-- Start --
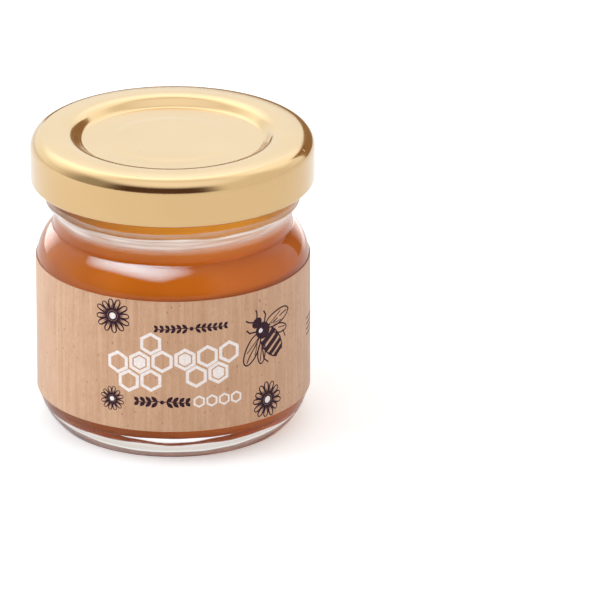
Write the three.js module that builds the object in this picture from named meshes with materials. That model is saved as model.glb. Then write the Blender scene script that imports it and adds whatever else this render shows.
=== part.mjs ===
// A small round jar of honey: clear glass, the honey in it, a pressed gold lid and a kraft paper label.
// Millimetres, +Z up. The origin is the centre of the foot, on the table.
import * as THREE from "three";

// Facets round the axis of every turned piece
const SEGMENTS = 64;

// Glass, outside
const BODY_RADIUS = 22.1;
const FOOT_OUTER_RADIUS = 18.7;
const FOOT_INNER_RADIUS = 16.6;
const FOOT_EDGE_HEIGHT = 0.4;
const PUNT_RADIUS = 14.6;
const PUNT_HEIGHT = 1.1;
const PUNT_WALL_HEIGHT = 0.8;
const HEEL_ARC_RADIUS = 9.2;
const HEEL_TOP = 7.1;
const SHOULDER_ARC_RADIUS = 7.6;
const SHOULDER_START = 27.6;
const NECK_RADIUS = 19.35;
const NECK_FILLET_RADIUS = 1.1;
const BEAD_RADIUS = 20.7;
const BEAD_BOTTOM = 37.55;
const BEAD_TOP = 40.9;
const BEAD_EDGE_RADIUS = 0.7;
const FINISH_RADIUS = 20.3;

// Glass, inside
const WALL = 2.2;
const BORE_RADIUS = 17.2;
const GLASS_FLOOR = 3.6;
const FLOOR_CORNER_RADIUS = 4.4;

// Lid, pressed from sheet
const LID_RADIUS = 23;
const LID_TOP = 49.1;
const LID_BOTTOM = 41.1;
const LID_SHEET = 0.3;
const LID_CORNER_RADIUS = 2.3;
const LID_CURL_RADIUS = 0.55;
const RECESS_OUTER_RADIUS = 17.3;
const RECESS_INNER_RADIUS = 14.5;
const RECESS_DEPTH = 1.4;
const BUTTON_OUTER_RADIUS = 10.8;
const BUTTON_INNER_RADIUS = 8.6;
const BUTTON_HEIGHT = 0.15;

// The rim of the glass touches the flat underside of the lid's ring.
const RIM_TOP = LID_TOP - LID_SHEET;
const RIM_EDGE_RADIUS = 1;

// Honey
const HONEY_LEVEL = 42.5;
const HONEY_CLEARANCE = 0.05;

// Paper label, wrapped once round with its end lapped over its start at the back
const LABEL_BOTTOM = 5.8;
const LABEL_TOP = 28.25;
const LABEL_GAP = 0.02;
const LABEL_PAPER = 0.13;
const LABEL_LAP_WIDTH = 8;
const LABEL_LAP_ANGLE = Math.PI / 2;

const materials = {
  glass: new THREE.MeshStandardMaterial({
    color: 0xeef1ef,
    roughness: 0.05,
    metalness: 0,
    transparent: true,
    opacity: 0.35,
  }),
  honey: new THREE.MeshStandardMaterial({ color: 0xc06a22, roughness: 0.12, metalness: 0 }),
  lid: new THREE.MeshStandardMaterial({ color: 0xe3c08c, roughness: 0.28, metalness: 1 }),
  label: new THREE.MeshStandardMaterial({ color: 0xcda27e, roughness: 0.85, metalness: 0 }),
};

// Points (radius, height) along an arc, with its angles in degrees from the outward direction
function arc(centreR, centreZ, radius, fromDegrees, toDegrees, steps) {
  const points = [];
  for (let i = 0; i <= steps; i += 1) {
    const angle = THREE.MathUtils.degToRad(fromDegrees + ((toDegrees - fromDegrees) * i) / steps);
    points.push(
      new THREE.Vector2(centreR + radius * Math.cos(angle), centreZ + radius * Math.sin(angle)),
    );
  }
  return points;
}

// Points along a soft step in height between two radii
function softStep(fromR, fromZ, toR, toZ, steps) {
  const points = [];
  for (let i = 0; i <= steps; i += 1) {
    const t = i / steps;
    points.push(
      new THREE.Vector2(
        THREE.MathUtils.lerp(fromR, toR, t),
        fromZ + (toZ - fromZ) * THREE.MathUtils.smoothstep(t, 0, 1),
      ),
    );
  }
  return points;
}

function point(r, z) {
  return new THREE.Vector2(r, z);
}

// A turned piece, named, with its axis along +Z
function turned(name, profile) {
  const mesh = new THREE.Mesh(new THREE.LatheGeometry(profile, SEGMENTS), materials[name]);
  mesh.name = name;
  mesh.rotation.x = Math.PI / 2;
  return mesh;
}

// The wall's inner side from the middle of the floor up to the bore, set in by a clearance
function innerWall(clearance) {
  const wallRadius = BODY_RADIUS - WALL;
  const shoulderRadius = SHOULDER_ARC_RADIUS - WALL;
  const shoulderCentre = BODY_RADIUS - SHOULDER_ARC_RADIUS;
  const boreAngle = THREE.MathUtils.radToDeg(
    Math.acos((BORE_RADIUS - shoulderCentre) / shoulderRadius),
  );
  const corner = arc(
    wallRadius - FLOOR_CORNER_RADIUS,
    GLASS_FLOOR + FLOOR_CORNER_RADIUS,
    FLOOR_CORNER_RADIUS - clearance,
    -90,
    0,
    5,
  );
  const shoulder = arc(
    shoulderCentre,
    SHOULDER_START,
    shoulderRadius - clearance,
    0,
    boreAngle,
    4,
  );
  return [point(0, GLASS_FLOOR + clearance), ...corner, ...shoulder];
}

function glass() {
  const heelCentre = BODY_RADIUS - HEEL_ARC_RADIUS;
  const heelAngle = THREE.MathUtils.radToDeg(
    Math.asin((HEEL_TOP - FOOT_EDGE_HEIGHT) / HEEL_ARC_RADIUS),
  );
  const underside = [
    ...softStep(0, PUNT_HEIGHT, PUNT_RADIUS, PUNT_WALL_HEIGHT, 2),
    point(FOOT_INNER_RADIUS, 0),
    point(FOOT_OUTER_RADIUS, 0),
  ];
  const heel = arc(heelCentre, HEEL_TOP, HEEL_ARC_RADIUS, -heelAngle, 0, 6);

  // The shoulder's arc runs up to where a small fillet turns it into the upright neck.
  const shoulderCentre = BODY_RADIUS - SHOULDER_ARC_RADIUS;
  const filletCentreR = NECK_RADIUS + NECK_FILLET_RADIUS;
  const filletAngle = Math.acos(
    (filletCentreR - shoulderCentre) / (SHOULDER_ARC_RADIUS + NECK_FILLET_RADIUS),
  );
  const filletCentreZ =
    SHOULDER_START + (SHOULDER_ARC_RADIUS + NECK_FILLET_RADIUS) * Math.sin(filletAngle);
  const filletDegrees = THREE.MathUtils.radToDeg(filletAngle);
  const shoulder = arc(shoulderCentre, SHOULDER_START, SHOULDER_ARC_RADIUS, 0, filletDegrees, 6);
  const fillet = arc(
    filletCentreR,
    filletCentreZ,
    NECK_FILLET_RADIUS,
    180 + filletDegrees,
    180,
    3,
  ).slice(1);

  const beadArcR = BEAD_RADIUS - BEAD_EDGE_RADIUS;
  const neck = [
    point(NECK_RADIUS, BEAD_BOTTOM),
    ...arc(beadArcR, BEAD_BOTTOM + BEAD_EDGE_RADIUS, BEAD_EDGE_RADIUS, -90, 0, 3),
    point(BEAD_RADIUS, BEAD_TOP),
    point(FINISH_RADIUS, BEAD_TOP + BEAD_RADIUS - FINISH_RADIUS),
  ];
  const rimCentreZ = RIM_TOP - RIM_EDGE_RADIUS;
  const rim = [
    ...arc(FINISH_RADIUS - RIM_EDGE_RADIUS, rimCentreZ, RIM_EDGE_RADIUS, 0, 90, 3),
    ...arc(BORE_RADIUS + RIM_EDGE_RADIUS, rimCentreZ, RIM_EDGE_RADIUS, 90, 180, 3),
  ];
  return turned("glass", [
    ...underside,
    ...heel,
    ...shoulder,
    ...fillet,
    ...neck,
    ...rim,
    ...innerWall(0).reverse(),
  ]);
}

function honey() {
  return turned("honey", [
    ...innerWall(HONEY_CLEARANCE),
    point(BORE_RADIUS - HONEY_CLEARANCE, HONEY_LEVEL),
    point(0, HONEY_LEVEL),
  ]);
}

// The lid's pressed panel from the middle out to the flat ring, at the sheet's upper or lower side
function lidPanel(drop) {
  const floor = LID_TOP - RECESS_DEPTH - drop;
  return [
    point(0, floor + BUTTON_HEIGHT),
    ...softStep(BUTTON_INNER_RADIUS, floor + BUTTON_HEIGHT, BUTTON_OUTER_RADIUS, floor, 2),
    ...softStep(RECESS_INNER_RADIUS, floor, RECESS_OUTER_RADIUS, LID_TOP - drop, 5),
  ];
}

function lid() {
  const cornerR = LID_RADIUS - LID_CORNER_RADIUS;
  const cornerZ = LID_TOP - LID_CORNER_RADIUS;
  const innerSkirtRadius = LID_RADIUS - LID_SHEET;
  const curlR = LID_RADIUS - LID_CURL_RADIUS;
  const curlStart = THREE.MathUtils.radToDeg(
    Math.acos((innerSkirtRadius - curlR) / LID_CURL_RADIUS),
  );
  return turned("lid", [
    ...lidPanel(LID_SHEET),
    ...arc(cornerR, cornerZ, LID_CORNER_RADIUS - LID_SHEET, 90, 0, 4),
    ...arc(curlR, LID_BOTTOM + LID_CURL_RADIUS, LID_CURL_RADIUS, curlStart, 360, 8),
    ...arc(cornerR, cornerZ, LID_CORNER_RADIUS, 0, 90, 5),
    ...lidPanel(0).reverse(),
  ]);
}

function label() {
  const innerRadius = BODY_RADIUS + LABEL_GAP;
  const outerRadius = innerRadius + LABEL_PAPER;
  const lapRadius = outerRadius + LABEL_PAPER;
  const halfLap = LABEL_LAP_WIDTH / outerRadius / 2;
  const lapStart = LABEL_LAP_ANGLE - halfLap;
  const lapEnd = LABEL_LAP_ANGLE + halfLap;
  const outline = new THREE.Shape();
  outline.absarc(0, 0, lapRadius, lapStart, lapEnd, false);
  outline.absarc(0, 0, outerRadius, lapEnd, lapStart + 2 * Math.PI, false);
  const bore = new THREE.Path();
  bore.absarc(0, 0, innerRadius, 0, 2 * Math.PI, true);
  outline.holes.push(bore);
  const wrap = new THREE.ExtrudeGeometry(outline, {
    depth: LABEL_TOP - LABEL_BOTTOM,
    curveSegments: SEGMENTS / 2,
    bevelEnabled: false,
  });
  const mesh = new THREE.Mesh(wrap, materials.label);
  mesh.name = "label";
  mesh.position.z = LABEL_BOTTOM;
  return mesh;
}

const jar = new THREE.Group();
jar.add(glass(), honey(), lid(), label());

export default jar;
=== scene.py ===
import math
import random

import bpy
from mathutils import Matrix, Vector

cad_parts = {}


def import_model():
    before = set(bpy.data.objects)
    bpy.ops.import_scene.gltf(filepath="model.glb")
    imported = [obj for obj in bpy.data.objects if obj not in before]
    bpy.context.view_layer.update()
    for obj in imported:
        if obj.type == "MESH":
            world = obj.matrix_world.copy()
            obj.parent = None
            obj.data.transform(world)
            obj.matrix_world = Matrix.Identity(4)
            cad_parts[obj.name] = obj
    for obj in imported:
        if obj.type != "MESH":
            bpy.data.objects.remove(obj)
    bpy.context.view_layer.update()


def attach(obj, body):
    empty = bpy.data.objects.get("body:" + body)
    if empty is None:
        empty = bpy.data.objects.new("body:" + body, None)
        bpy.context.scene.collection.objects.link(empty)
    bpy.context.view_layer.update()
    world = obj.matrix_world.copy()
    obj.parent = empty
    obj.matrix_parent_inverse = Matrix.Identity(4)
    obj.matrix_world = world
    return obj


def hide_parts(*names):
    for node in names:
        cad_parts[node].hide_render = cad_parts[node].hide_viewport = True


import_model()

MM = 0.001
# Points round the axis of every turned piece
ROUND = 256

# Glass sizes in millimetres, as in the solid model
BODY_RADIUS = 22.1
FOOT_OUTER_RADIUS = 18.7
FOOT_INNER_RADIUS = 16.6
FOOT_EDGE_HEIGHT = 0.4
FOOT_EDGE_RADIUS = 0.35
PUNT_RADIUS = 14.6
PUNT_HEIGHT = 1.1
PUNT_WALL_HEIGHT = 0.8
PUNT_LEDGE_WIDTH = 0.2
HEEL_ARC_RADIUS = 9.2
HEEL_TOP = 7.1
SHOULDER_ARC_RADIUS = 7.6
SHOULDER_START = 27.6
NECK_RADIUS = 19.35
NECK_FILLET_RADIUS = 1.1
BEAD_RADIUS = 20.7
BEAD_BOTTOM = 37.55
BEAD_TOP = 40.9
BEAD_EDGE_RADIUS = 0.7
BEAD_FILLET_RADIUS = 0.25
FINISH_RADIUS = 20.3
FINISH_STEP_HEIGHT = 0.4
WALL = 2.2
BORE_RADIUS = 17.2
GLASS_FLOOR = 3.6
FLOOR_CORNER_RADIUS = 4.4

# Lid
LID_RADIUS = 23.0
LID_TOP = 49.1
LID_BOTTOM = 41.1
LID_SHEET = 0.3
LID_CORNER_RADIUS = 2.3
LID_CURL_RADIUS = 0.55
RECESS_OUTER_RADIUS = 18.0
RECESS_DEPTH = 1.4
# How steep the recess's wall is at distances in from its outer radius
RECESS_SLOPES = ((0, 0), (0.8, 0.09), (1.4, 0.18), (1.8, 0.38), (2.2, 0.74), (2.8, 0.74), (3.6, 0))
# How steep the flat ring has become, in degrees, where it meets the corner
RING_SLOPE = 5.0
BUTTON_OUTER_RADIUS = 10.8
BUTTON_INNER_RADIUS = 8.6
BUTTON_HEIGHT = 0.07
RIM_TOP = LID_TOP - LID_SHEET
RIM_EDGE_RADIUS = 1.0

# Honey
HONEY_LEVEL = 42.5
HONEY_BITE = 0.06
MENISCUS_RISE = 0.7
MENISCUS_WIDTH = 1.8
MENISCUS_CURVE = 2.4

# Label
LABEL_BOTTOM = 5.8
LABEL_TOP = 28.25
LABEL_GAP = 0.02
LABEL_PAPER = 0.13
LABEL_LAP_WIDTH = 8.0
# How far round the paper takes to climb over its own start, and the gap left under it
LABEL_CLIMB_WIDTH = 0.9
LABEL_LAP_GAP = 0.005
LABEL_INNER = BODY_RADIUS + LABEL_GAP
LABEL_OUTER = LABEL_INNER + LABEL_PAPER

# Ink on the label, proud of the paper and sunk into it
INK_LIFT = 0.012
INK_SINK = 0.03

# The photograph's camera
CAMERA_ELEVATION = math.radians(21.6)
CAMERA_DISTANCE = 1.5
SENSOR_WIDTH = 36.0
FRAME_PIXELS = 599
PIXELS_PER_MM = 6.163
JAR_POINT = Vector((0, 0, 0.025))
JAR_POINT_PIXEL = (173.3, 269.3)


def new_piece(name, verts, faces, sharp_degrees=None):
    """A piece from points and faces: flat, or smooth with edges above an angle kept sharp."""
    mesh = bpy.data.meshes.new(name)
    mesh.from_pydata(verts, [], faces)
    if sharp_degrees is not None:
        mesh.shade_smooth()
        mesh.set_sharp_from_angle(angle=math.radians(sharp_degrees))
    piece = bpy.data.objects.new(name, mesh)
    bpy.context.scene.collection.objects.link(piece)
    return piece


# Shapes

def arc(centre_r, centre_z, radius, from_degrees, to_degrees, steps):
    """Points (radius, height) along an arc, with its angles from the outward direction."""
    points = []
    for i in range(steps + 1):
        angle = math.radians(from_degrees + (to_degrees - from_degrees) * i / steps)
        points.append((centre_r + radius * math.cos(angle), centre_z + radius * math.sin(angle)))
    return points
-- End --
**Goal**
Return only the lines spanning from the first line of the material through the line with "const FINISH_RADIUS = 20.3;", copied exactly, both ends kept.

**Final answer**
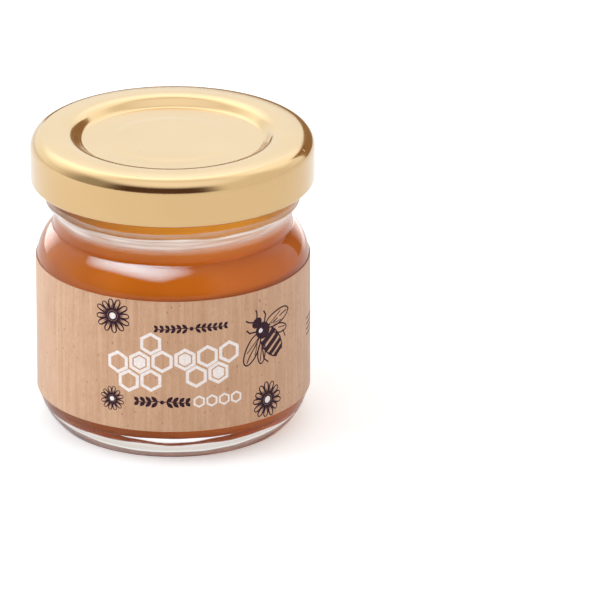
Write the three.js module that builds the object in this picture from named meshes with materials. That model is saved as model.glb. Then write the Blender scene script that imports it and adds whatever else this render shows.
=== part.mjs ===
// A small round jar of honey: clear glass, the honey in it, a pressed gold lid and a kraft paper label.
// Millimetres, +Z up. The origin is the centre of the foot, on the table.
import * as THREE from "three";

// Facets round the axis of every turned piece
const SEGMENTS = 64;

// Glass, outside
const BODY_RADIUS = 22.1;
const FOOT_OUTER_RADIUS = 18.7;
const FOOT_INNER_RADIUS = 16.6;
const FOOT_EDGE_HEIGHT = 0.4;
const PUNT_RADIUS = 14.6;
const PUNT_HEIGHT = 1.1;
const PUNT_WALL_HEIGHT = 0.8;
const HEEL_ARC_RADIUS = 9.2;
const HEEL_TOP = 7.1;
const SHOULDER_ARC_RADIUS = 7.6;
const SHOULDER_START = 27.6;
const NECK_RADIUS = 19.35;
const NECK_FILLET_RADIUS = 1.1;
const BEAD_RADIUS = 20.7;
const BEAD_BOTTOM = 37.55;
const BEAD_TOP = 40.9;
const BEAD_EDGE_RADIUS = 0.7;
const FINISH_RADIUS = 20.3;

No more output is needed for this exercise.